= Daojali Hading =

Archaeological site in India

Daojali Hading is a Neolithic site in Dima Hasao District of Assam, India on a low hillock about 1000 feet above sea level, dated to about 2,700 years before present. Excavated in 1961-63 by a team led by M C Goswami and T C Sharma, it is the first stratified neolithic site discovered in Northeast India. The excavation yielded typical shouldered celts and cord-marked pottery.
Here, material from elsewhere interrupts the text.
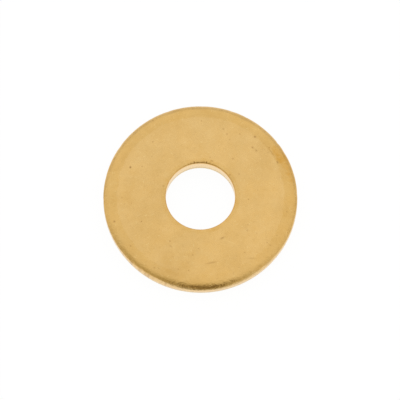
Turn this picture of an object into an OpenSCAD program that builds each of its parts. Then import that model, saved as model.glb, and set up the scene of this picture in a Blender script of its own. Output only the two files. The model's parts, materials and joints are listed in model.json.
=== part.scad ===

The cord-marked pottery is a unique characteristic that this site shares with Sarutaru and other Northeast Indian Neolithic sites that is rare in the Indian Neolithic cultures—suggesting East and Southeast Asian cultural affinities, Hoabinhian in particular.

==Artifacts==
The trial trench revealed that the site was single habitation—an unbroken two and a half feet deep cultural layer between an undisturbed brown earth and a layer of humus. Pottery shreds and stone implements are scattered throughout the cultural layer. All ceramic materials are in fragments and cannot be utilized for reconstruction. They are of four types: cord-marked, incised, stamped, and plain fine red ware. The plain fine red ware are made from well prepared fine clay on a turning device, whereas the other types are made from coarse and impure clay tempered with quartz and sandstone grits and beaten into shape with tools. Situated near Brahmaputra Valley close to routes leading into China and Myanmar. Extensive digging at the site has yielded polished stone tools, ceramics and kitchen items such as grinders, pestles and mortars. Jadeite stone was also found that must have been transported from China. A large number of pots have also been found. These findings suggest that the people there were growing and storing grains, and preparing food from it. According to historians, Neolithic phase here maybe as late as early Common Era centuries. Also common finds of tools made of fossil wood (ancient wood that has hardened into stone), and pottery.